Watch this space....

Love, Peace and Joy from Positive Palmy

H Diggity dawg (Heather)
J Jiggity Jawsh (Josh) and. . .
Mick the Chip Man, Gnatty Dread Brother (Mick)

Tuesday, March 4, 2008

Message from Heather in Taihape

"I enjoy all of your company when I am walking physically alone, and I feel you all beside me every step of the way."

Dear Friends!

Since I last updated you, I have been walking the most dangerous road in New Zealand, THE DESERT ROAD! It is brutal, it is treacherous and it is deserted. Deserted like a desert. I guess that's why they call it that, because when we were there, it certainly wasn't dry!

The Rangipo desert is another of New Zealand's wild places. Just like Happy Valley, it is unfit for human habitation. That doesn't make it any less worth saving. Fortunately, it is a National Park. Happy Valley, unfortunately, is on a state coal reserve.

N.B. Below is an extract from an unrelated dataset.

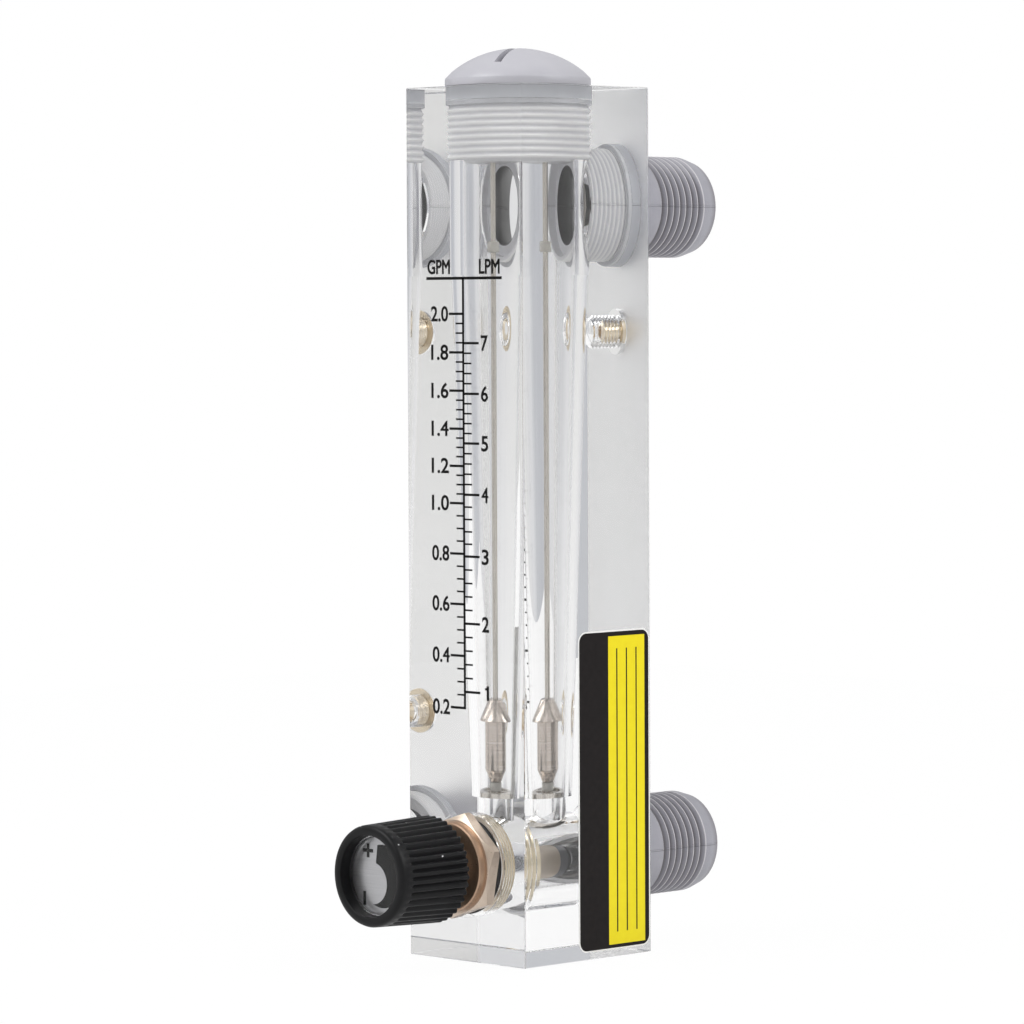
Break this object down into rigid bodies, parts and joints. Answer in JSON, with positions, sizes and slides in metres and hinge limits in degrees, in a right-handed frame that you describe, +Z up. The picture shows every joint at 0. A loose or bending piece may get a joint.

It took us three days to walk the desert and the first two days were fine and sunny, we went through a lot of drinking water and were getting a bit worried about our water supplies. Luckily (or unluckily, whichever way you look at things) on the last day it rained. It poured. The wind was behind us, which helped because we had another 30K to walk, one of our longest days yet, so I let the wind carry me. I found out my raincoat wasn't waterproof but that was okay, I had my thermals on and a fire in my belly so I just kept walking. I didn't stop until I reached the desert oasis of Waiouru, where I was too exhausted to pitch a tent and slept in the train station, which also was not very waterproof. You get that on the big jobs.

Since then we have pressed on to Taihape and met plenty of supportive and friendly locals here, I have had a gumboot throwing lesson and plan to come back for the contest on Gumboot day, watch out, I'm ready!

I must move on and continue my korero with my new friend Josh who is taking me to meet some local Muso's because I'm hankering for a jam, so I will speak to you all again from Palmy.

Thanks for your support, I enjoy all of your company when I am walking physically alone, and I feel you all beside me every step of the way.

Peace out,
Heather and the Walk the Walk crew From the Gumboot capital, Taihape, represent!